Why have Jewish musicians been so influential in American music?

Several factors converge: Jewish immigrants arrived in America during the birth of the modern entertainment industry and were excluded from many established professions, pushing them toward creative fields that were still open. The Jewish tradition of literacy, textual interpretation, and cantorial singing provided musical and intellectual foundations. The immigrant experience — feeling both inside and outside American culture — gave Jewish songwriters a unique perspective on American identity.
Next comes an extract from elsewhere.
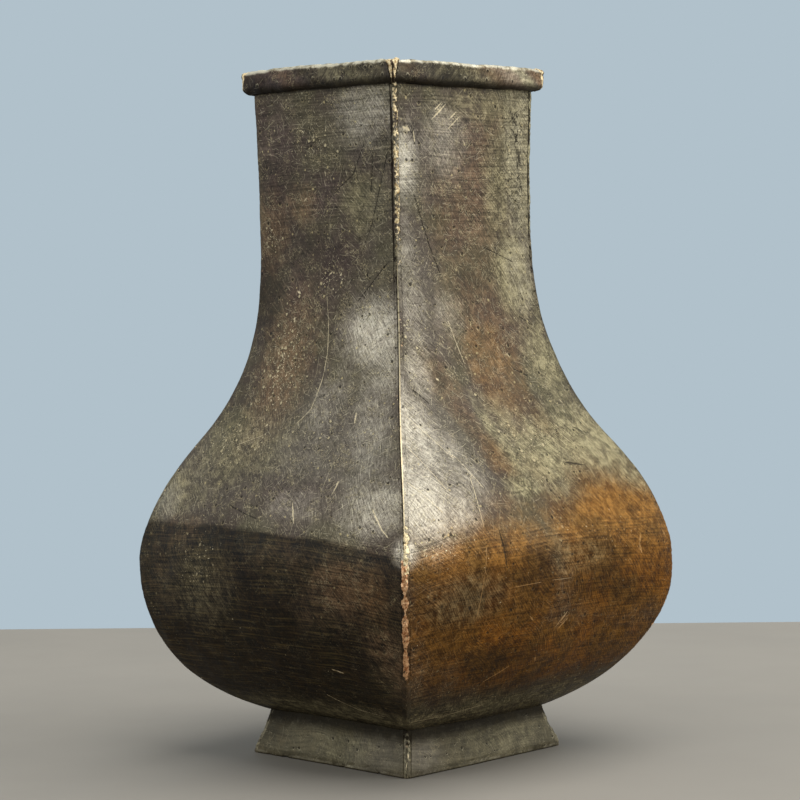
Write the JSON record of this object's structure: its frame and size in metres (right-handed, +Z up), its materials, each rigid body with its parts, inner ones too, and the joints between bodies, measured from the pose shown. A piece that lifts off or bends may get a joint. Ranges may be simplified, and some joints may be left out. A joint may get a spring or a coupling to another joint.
{
  "type": "square vase",
  "caption": "Square metal vase with a bowed belly, a tall neck and a thick lip on a splayed foot, made of mitred and brazed plates.",
  "frame": {"origin": "centre of the underside of the foot, on the surface that the vase stands on", "axes": "+Z up through the mouth, the four faces square to X and Y, the front face towards -Y"},
  "size_m": [0.1326, 0.1326, 0.225],
  "materials": {
    "patinated_copper": "dark brown and olive patina over filed copper, half gloss, mottled and scratched",
    "worn_copper": "grey green patina, worn bright along the edges",
    "braze": "pitted pink and cream braze metal, filed flush, dark in its pits"
  },
  "bodies": {
    "root": {"wall_front": "patinated_copper", "wall_right": "patinated_copper", "wall_back": "patinated_copper", "wall_left": "patinated_copper", "foot_front": "worn_copper", "foot_right": "worn_copper", "foot_back": "worn_copper", "foot_left": "worn_copper", "lip_front": "worn_copper", "lip_right": "worn_copper", "lip_back": "worn_copper", "lip_left": "worn_copper", "base_plate": "patinated_copper", "seam_front_right": "braze", "seam_right_back": "braze", "seam_back_left": "braze", "seam_left_front": "braze", "foot_seam_front_right": "braze", "foot_seam_right_back": "braze", "foot_seam_back_left": "braze", "foot_seam_left_front": "braze", "lip_wedge_front_right": "braze", "lip_wedge_right_back": "braze", "lip_wedge_back_left": "braze", "lip_wedge_left_front": "braze"}
  },
  "joints": []
}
And the entertainment industry itself was substantially built by Jewish entrepreneurs, creating infrastructure that supported Jewish talent.

Did these musicians identify as Jewish?

It varied enormously. Irving Berlin barely discussed his Judaism publicly. Leonard Cohen infused his work with Jewish imagery and studied on Mount Baldy. Bob Dylan's relationship with Judaism was complex and shifting. Barbra Streisand has been outspokenly Jewish. The Beastie Boys wore Star of David pendants. Amy Winehouse had a Star of David tattoo. Drake raps about going to Hebrew school. Some embraced their heritage publicly, others kept it private, and some had complicated relationships with it — much like the broader Jewish community.

Is it reductive to call them 'Jewish musicians' rather than just 'musicians'?

It is a fair question. These artists are great musicians who happen to be Jewish — not 'Jewish musicians' in the sense that they only make Jewish music. But understanding their Jewish background helps explain certain themes, sensibilities, and career trajectories. The outsider perspective, the emphasis on words and storytelling, the humor, the melancholy — these are not exclusively Jewish traits, but they are culturally informed. Acknowledging the Jewish context does not reduce the art; it adds a layer of understanding.